Dans ses arrangements le contrebassiste fait revivre intelligemment la tradition sans renoncer à l’un des principes directeurs du jazz, laissant la part belle à l’improvisation du groupe dans un cadre aménagé, quelque peu détourné. Le groupe se réapproprie les originaux jamaïcains en changeant rythmes, couleurs et instruments, en opérant un rhabillage neuf et insolite. C’est bien l’oeuvre de jazzmen qui gardent l’empreinte d’une musique aimée, délaissée mais jamais oubliée. Quand elle fait retour, elle a une intensité et une force peu communes.
Le plus bluffant est peut être cet “Exodus” qui n’est pas, contre toute attente, une revisitation en trio (guitare, basse, batterie) du tube de Marley mais une recomposition à la fois nostalgique et épurée (il n’ y a pas d’autre terme, croyez moi ) du thème original d’Edmond Gould qui irrigue continûment le film d’Otto Preminger (1960) d’après Leon Uris.
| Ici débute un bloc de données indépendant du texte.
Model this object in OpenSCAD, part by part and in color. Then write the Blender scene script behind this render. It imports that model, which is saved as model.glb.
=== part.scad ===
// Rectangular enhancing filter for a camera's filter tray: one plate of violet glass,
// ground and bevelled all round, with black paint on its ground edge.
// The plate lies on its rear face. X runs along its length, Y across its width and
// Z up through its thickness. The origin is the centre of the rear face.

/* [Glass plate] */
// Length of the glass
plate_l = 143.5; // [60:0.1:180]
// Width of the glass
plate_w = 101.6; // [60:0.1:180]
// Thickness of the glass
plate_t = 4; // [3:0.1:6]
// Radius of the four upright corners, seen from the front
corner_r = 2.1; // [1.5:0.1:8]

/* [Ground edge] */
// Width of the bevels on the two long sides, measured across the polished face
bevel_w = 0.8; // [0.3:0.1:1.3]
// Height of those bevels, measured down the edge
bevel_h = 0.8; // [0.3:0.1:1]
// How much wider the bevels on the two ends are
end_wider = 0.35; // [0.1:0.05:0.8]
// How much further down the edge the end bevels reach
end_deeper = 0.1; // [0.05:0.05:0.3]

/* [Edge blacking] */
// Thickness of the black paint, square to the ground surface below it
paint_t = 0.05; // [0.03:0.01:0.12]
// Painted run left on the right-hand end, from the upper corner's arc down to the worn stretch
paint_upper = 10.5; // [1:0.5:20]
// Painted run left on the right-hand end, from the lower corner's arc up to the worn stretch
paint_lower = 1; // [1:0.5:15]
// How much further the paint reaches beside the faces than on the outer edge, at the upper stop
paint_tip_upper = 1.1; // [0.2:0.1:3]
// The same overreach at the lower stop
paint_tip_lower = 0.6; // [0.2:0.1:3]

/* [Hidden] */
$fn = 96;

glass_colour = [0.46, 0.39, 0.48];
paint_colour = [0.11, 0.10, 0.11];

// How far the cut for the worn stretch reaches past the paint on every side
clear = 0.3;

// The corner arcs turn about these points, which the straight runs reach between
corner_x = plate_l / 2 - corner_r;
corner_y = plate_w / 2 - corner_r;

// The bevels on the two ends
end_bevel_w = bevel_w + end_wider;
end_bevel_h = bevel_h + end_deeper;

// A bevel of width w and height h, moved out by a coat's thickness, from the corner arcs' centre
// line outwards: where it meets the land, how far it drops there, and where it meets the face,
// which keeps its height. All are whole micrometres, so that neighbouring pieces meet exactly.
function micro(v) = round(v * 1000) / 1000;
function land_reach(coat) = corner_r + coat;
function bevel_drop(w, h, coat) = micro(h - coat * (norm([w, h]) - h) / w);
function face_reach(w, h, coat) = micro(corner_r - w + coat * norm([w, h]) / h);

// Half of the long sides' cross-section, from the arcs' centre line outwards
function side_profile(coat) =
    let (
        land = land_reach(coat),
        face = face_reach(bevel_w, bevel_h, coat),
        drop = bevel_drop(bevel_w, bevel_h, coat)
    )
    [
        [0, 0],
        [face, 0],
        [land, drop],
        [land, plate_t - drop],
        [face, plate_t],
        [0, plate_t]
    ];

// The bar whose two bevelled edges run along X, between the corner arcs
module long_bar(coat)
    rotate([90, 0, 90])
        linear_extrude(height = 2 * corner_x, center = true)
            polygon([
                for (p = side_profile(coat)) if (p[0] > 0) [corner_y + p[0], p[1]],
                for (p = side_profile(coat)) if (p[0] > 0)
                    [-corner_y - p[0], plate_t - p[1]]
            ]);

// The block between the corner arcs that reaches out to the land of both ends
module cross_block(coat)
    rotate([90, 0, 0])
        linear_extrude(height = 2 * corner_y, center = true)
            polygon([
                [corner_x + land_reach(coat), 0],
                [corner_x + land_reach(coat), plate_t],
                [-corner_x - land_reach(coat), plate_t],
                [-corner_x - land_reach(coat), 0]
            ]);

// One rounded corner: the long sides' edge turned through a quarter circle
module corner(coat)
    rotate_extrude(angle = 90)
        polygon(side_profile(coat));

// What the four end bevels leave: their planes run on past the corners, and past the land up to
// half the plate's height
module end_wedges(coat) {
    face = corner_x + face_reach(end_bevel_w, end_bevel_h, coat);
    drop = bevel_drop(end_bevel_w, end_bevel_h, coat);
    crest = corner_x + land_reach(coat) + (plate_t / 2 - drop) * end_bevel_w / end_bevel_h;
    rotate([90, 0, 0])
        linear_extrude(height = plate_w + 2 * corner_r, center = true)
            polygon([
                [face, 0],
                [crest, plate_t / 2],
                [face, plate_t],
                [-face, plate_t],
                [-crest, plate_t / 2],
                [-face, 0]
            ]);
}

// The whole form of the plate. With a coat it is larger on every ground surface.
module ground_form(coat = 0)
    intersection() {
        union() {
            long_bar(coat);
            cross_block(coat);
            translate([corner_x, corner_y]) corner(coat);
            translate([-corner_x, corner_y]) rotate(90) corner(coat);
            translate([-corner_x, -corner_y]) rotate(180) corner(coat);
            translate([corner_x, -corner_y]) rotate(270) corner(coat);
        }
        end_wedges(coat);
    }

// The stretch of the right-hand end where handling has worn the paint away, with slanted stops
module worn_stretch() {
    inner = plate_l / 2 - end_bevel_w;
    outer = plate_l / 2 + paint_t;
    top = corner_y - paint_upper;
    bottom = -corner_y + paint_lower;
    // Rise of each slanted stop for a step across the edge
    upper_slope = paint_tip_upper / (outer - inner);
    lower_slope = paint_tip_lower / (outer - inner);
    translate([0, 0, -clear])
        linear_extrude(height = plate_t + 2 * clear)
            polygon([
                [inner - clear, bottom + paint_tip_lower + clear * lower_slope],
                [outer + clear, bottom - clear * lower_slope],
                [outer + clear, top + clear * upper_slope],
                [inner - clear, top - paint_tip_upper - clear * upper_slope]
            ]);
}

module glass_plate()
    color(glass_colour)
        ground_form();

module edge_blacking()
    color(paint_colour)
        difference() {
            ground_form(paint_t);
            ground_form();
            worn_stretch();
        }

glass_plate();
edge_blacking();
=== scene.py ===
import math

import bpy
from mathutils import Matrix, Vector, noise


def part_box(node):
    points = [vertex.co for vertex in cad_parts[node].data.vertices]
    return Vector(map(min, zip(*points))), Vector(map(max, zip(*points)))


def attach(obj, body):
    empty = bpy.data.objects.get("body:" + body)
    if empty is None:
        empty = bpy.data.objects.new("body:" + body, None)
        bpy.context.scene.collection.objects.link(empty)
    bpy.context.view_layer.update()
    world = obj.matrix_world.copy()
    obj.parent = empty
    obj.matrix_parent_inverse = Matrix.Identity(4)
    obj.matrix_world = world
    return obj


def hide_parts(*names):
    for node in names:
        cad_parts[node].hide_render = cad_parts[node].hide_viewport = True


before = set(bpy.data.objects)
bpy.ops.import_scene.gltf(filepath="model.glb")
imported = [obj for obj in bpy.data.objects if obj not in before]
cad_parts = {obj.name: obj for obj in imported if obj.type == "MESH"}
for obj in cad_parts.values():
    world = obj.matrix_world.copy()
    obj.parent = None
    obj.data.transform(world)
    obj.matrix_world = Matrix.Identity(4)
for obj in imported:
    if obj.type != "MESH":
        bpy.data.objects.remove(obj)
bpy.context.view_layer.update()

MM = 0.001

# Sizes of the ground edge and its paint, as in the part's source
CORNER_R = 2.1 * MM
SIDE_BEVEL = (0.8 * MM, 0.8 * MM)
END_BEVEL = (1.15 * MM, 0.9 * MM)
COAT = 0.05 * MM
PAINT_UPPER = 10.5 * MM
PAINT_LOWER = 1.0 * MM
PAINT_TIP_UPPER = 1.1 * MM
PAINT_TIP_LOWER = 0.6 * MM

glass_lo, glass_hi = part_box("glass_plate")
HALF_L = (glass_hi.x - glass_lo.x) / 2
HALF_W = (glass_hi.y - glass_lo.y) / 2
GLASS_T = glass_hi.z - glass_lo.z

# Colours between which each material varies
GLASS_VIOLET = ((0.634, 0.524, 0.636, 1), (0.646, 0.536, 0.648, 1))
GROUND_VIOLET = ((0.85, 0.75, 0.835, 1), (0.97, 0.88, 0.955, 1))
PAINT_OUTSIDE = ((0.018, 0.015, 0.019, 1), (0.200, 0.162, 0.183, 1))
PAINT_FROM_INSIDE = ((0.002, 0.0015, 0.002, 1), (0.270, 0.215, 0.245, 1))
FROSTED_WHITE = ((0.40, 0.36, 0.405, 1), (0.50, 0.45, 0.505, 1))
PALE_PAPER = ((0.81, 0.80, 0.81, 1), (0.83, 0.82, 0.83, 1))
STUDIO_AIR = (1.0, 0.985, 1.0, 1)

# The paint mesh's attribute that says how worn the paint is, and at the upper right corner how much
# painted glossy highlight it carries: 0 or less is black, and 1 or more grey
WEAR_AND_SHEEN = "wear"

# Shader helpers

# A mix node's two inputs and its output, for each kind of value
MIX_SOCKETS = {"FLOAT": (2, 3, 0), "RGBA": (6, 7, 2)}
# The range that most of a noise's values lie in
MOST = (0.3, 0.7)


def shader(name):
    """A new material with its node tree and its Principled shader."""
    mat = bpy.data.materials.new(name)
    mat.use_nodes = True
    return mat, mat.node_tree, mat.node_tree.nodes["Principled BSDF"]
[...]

Entre exercice et hommage, cet album est une vraie réussite, originale, plaisante et surtout libre. Une découverte pour une Marseillaise native qui, si elle connaissait la French Connection, de la Jamaïque, hormis le reggae, ignorait totalement l’étendue de cette culture musicale insulaire si éloignée de la Méditerranée. Le jazz sait s’en emparer avec aisance. Alors merci Monsieur Fenichel!